Kupang (ANTARA) - Analis politik yang juga pengajar Ilmu Komunikasi Politik dan Teori Kritis pada Fakultas Ilmu Sosial Politik Universitas Katolik Widya Mandira (Unwira) Kupang Mikhael Rajamuda Bataona mengatakan aksi cium tangan yang dilakukan Cawapres Gibran Rakabuming Raka kepada Megawati Soekarnoputri adalah sebuah tanda yang sangat ikonik.

"Jika dibaca secara sosiologis, aksi cium tangan yang dilakukan Gibran kepada Megawati adalah sebuah tanda yang sangat ikonik, yang secara normatif akan dibaca seolah-olah merepresentasikan adab ketimuran," kata Mikhael Rajamuda Bataona di Kupang, Rabu.

Ia mengemukakan hal itu menanggapi aksi Cawapres Prabowo Subianto, Gibran Rakabuming Raka memberi salam kepada Ketua Umum PDI Perjuangan Megawati Soekarnoputri saat acara pengundian nomor urut pasangan calon presiden dan calon wakil presiden di Kantor Komisi Pemilihan Umum (KPU) Selasa, (14/11/2023) malam.

Menurut Bataona, Gibran tentu paham soal ini.
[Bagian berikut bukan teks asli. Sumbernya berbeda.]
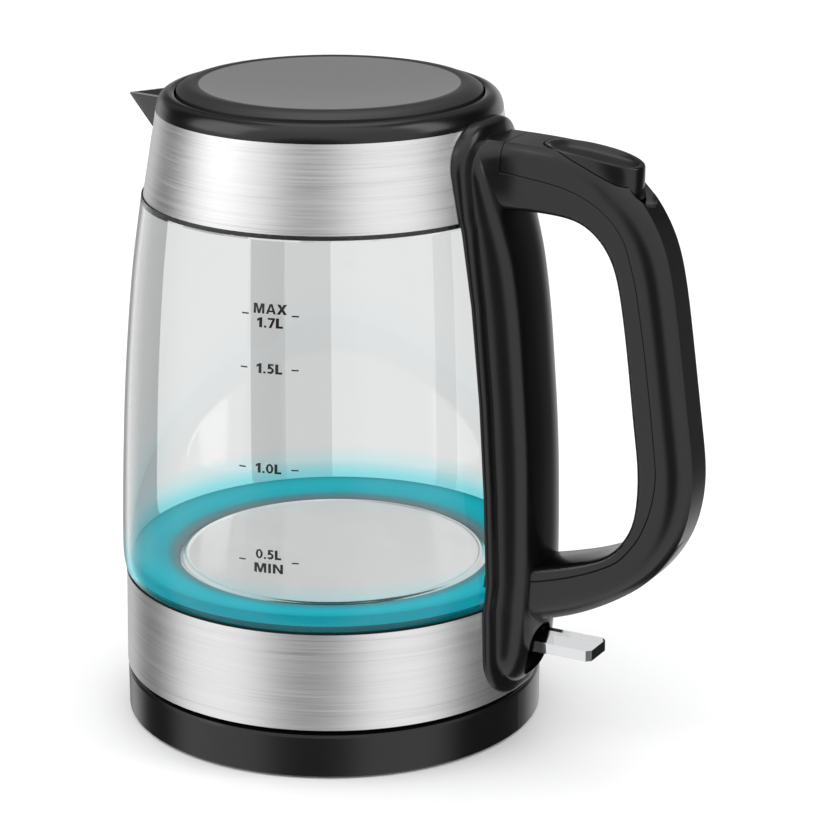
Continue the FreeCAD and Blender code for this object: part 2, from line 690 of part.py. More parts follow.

Apalagi dalam masyarakat yang sedikit sentimentil dan emosional, cium tangan akan dipersepsi baik.

Tetapi sebaliknya, jika dibaca secara kritis, maka aksi cium tangan ini sebenarnya mengandung sebuah manipulasi tanda yaitu sebuah tanda ikonik yang sengaja diproduksi untuk memanipulasi persepsi publik bahwa Gibran adalah politisi santun dan sopan, meskipun makna sesungguhnya jauh dari apa yang direpresentasikan itu.

"Jadi, menurut saya, ini hanyalah simulacra atau simulacrum yang tujuannya adalah manipulasi tanda yaitu sebuah proses representasi lewat tanda di ruang publik, yaitu aksi cium tangan, dengan tujuan untuk menggantikan fakta sesungguhnya yang sudah terjadi dalam riil politik, di mana, sikap dan tindakan Gibran selama beberapa pekan terakhir terhadap Megawati dan PDIP sebagai partai yang membesarkan dirinya juga keluarganya, justru bertentangan dengan tanda ini," katanya.

Artinya, pada satu sisi ini fungsional secara politik, bukan soal kemurnian moralitas dan ketulusan karena kubu Prabowo dan Gibran percaya bahwa cium tangan adalah tanda yang pasti bisa mengubah persepsi publik tentang figur Gibran.

Apalagi dengan pemberitaan media massa, persepsi publik tentang Gibran bisa ditertibkan. Persepsi publik bisa diseragamkan bahwa Gibran adalah sosok politisi santun dan sopan, meskipun fakta historis politiknya mengatakan sebaliknya, di mana, Gibran yang selalu dengan lantang dan sudah berkali-kali mengatakan dia akan selalu tegak lurus dengan Megawati dan PDIP, akhirnya dengan darah dingin dan tanpa beban, minggat untuk maju bersama Prabowo.

"Inilah yang disebut sebagai manipulasi tanda yaitu ketika suatu objek atau tindakan seperti aksi cium tangan oleh Gibran, lewat pemberitaan media, juga bantuan media sosial, coba didesain untuk menggantikan fakta atau realita riil yang sesungguhnya terjadi," kata Bataona.

Dengan taktik ini, jika publik tidak kritis maka representasi atau simulacra ini, bisa menjadi lebih benar, lebih penting, lebih riil, dari realitas dan fakta politik sesungguhnya.

"Jadi menurut saya, aksi cium tangan ini, dalam perspektif kritis, hanyalah sebuah simulacra atau simulacrum, yang mengandung manipulasi tanda di sana, dan publik saat ini tidak mudah ditertibkan dengan tanda semacam ini," katanya.

Publik paham tentang filosofi adab ketimuran yaitu menghormati yang lebih tua tapi dengan catatan bahwa, harus selalu sinkron antara kata dan perbuatan sehingga, bagi masyarakat yang selama ini mengikuti pernyataan, sikap dan tutur kata Gibran yang selalu mengaku tegak lurus dengan Megawati, bisa saja tidak akan mempercayainya.

"Mereka akan melihat tanda ini hanya sebagai manipulasi yaitu hanya sebuah tanda ikonik yang sengaja diproduksi untuk menertibkan persepsi publik tentang sosok Gibran," kata Bataona yang juga pengajar Investigatif News dan Jurnalisme Konflik pada Fisip Unwira Kupang ini.